All of the definitions of materiality are generally trying to get at the same thing: whether a piece of information, an error, an omission, a statement and, so forth, is important. But the definitions have differences—some nuanced, some obvious:

  • Whether an item is material if it “could” affect judgments, or only if it “would;”
  • Whether the item is to be evaluated in the context of the financial statements, the whole filing, the “total mix” of information (including press releases, for example), or just a particular contract (such the revenue example noted above);
  • Which decisions materiality is evaluated in reference to: buying or selling the stock? voting on shareholder matters? setting management compensation?

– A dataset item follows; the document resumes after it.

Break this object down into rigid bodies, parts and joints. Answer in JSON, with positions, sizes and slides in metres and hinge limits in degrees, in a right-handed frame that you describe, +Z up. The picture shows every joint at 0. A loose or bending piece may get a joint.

Amid this cacophony of definitions, FASB has proposed something surprising—at least to me. In an exposure draft of a change to its conceptual framework, FASB is proposing to remove entirely its definition of materiality—concluding that materiality is a legal concept, and not an accounting one. Essentially, FASB is suggesting that accountants either can’t or shouldn’t decide how to evaluate whether something is important enough to disclose; we should instead look to the legal environment for guidance on how to make that evaluation.

As I’ve spent the last this column explaining, we accountants have certainly shown in the recent past that we’re confused about materiality. But I didn’t think things were so bad that it was time we give up trying to explain the concept in accounting terms. Is it really better to leave the discussion of materiality to everybody but the accounting standard setter?